Joined by his partner Corky (Jeff MacKay from Baa Baa Black Sheep), they flew through what would be only be 21 adventures (22 episodes if you split the pilot as they had) and the show did not make it, but some money is in it, it has no phony digital effects and it is not as cynical or dumb as Indiana Jones & The Kingdom Of The Crystal Skull.  However, it is predictable, somewhat formulaic and made for a wider family audience, despite being a bit politically incorrect.


Despite an interesting cast (Ron Moody was replaced for the series by Roddy McDowall as bar owner Bon Chance Louie, Catlin O’Heaney was “the girl” as Sarah Stickney White), the show was too silly and did not last because it was not serous enough about its adventures.  This was a mistake all Raiders imitators made not unlike Bond imitators in the 1960s.  Spielberg & Lucas understood this, which is why Lucas in particular made Indiana Jones & The Temple Of Doom so very dark.  They knew the competition could not go there.

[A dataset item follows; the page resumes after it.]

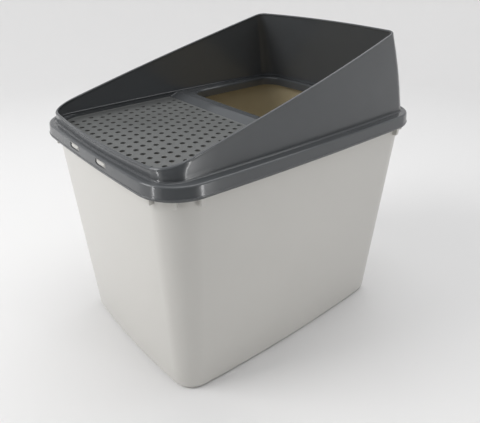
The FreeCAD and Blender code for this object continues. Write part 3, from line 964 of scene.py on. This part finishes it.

This limited shows like Tales Of The Gold Monkey which may have worked better in the 1970s or on cable, but here it is and the only other ambitious TV attempt to be Raiders was Bring ‘Em Back Alive.  At least the cast looks like they are having fun here.



The 1.33 X 1 image through on the pilot and all the episodes is weak because older analog masters of the show are the only materials supplied.  Originally shot in 35mm, this should look much better and is likely from copies finished on old analog NTSC videotape.  Color is poor, there is edge enhancement, detail is poor, depth is poor and it never gets better.  The Dolby Digital 2.0 Mono is also down a few generations, compressed and distorted throughout.


Though you can barely see it from the too-tiny print on the back of the case, extras include a high quality booklet with episode guide inside the DVD case, audio commentary tracks on five episodes, stills, artifacts gallery, series synopsis & biographies, Character Sarah Stickney White’s original costume gallery and a new 36-minutes making-of featurette.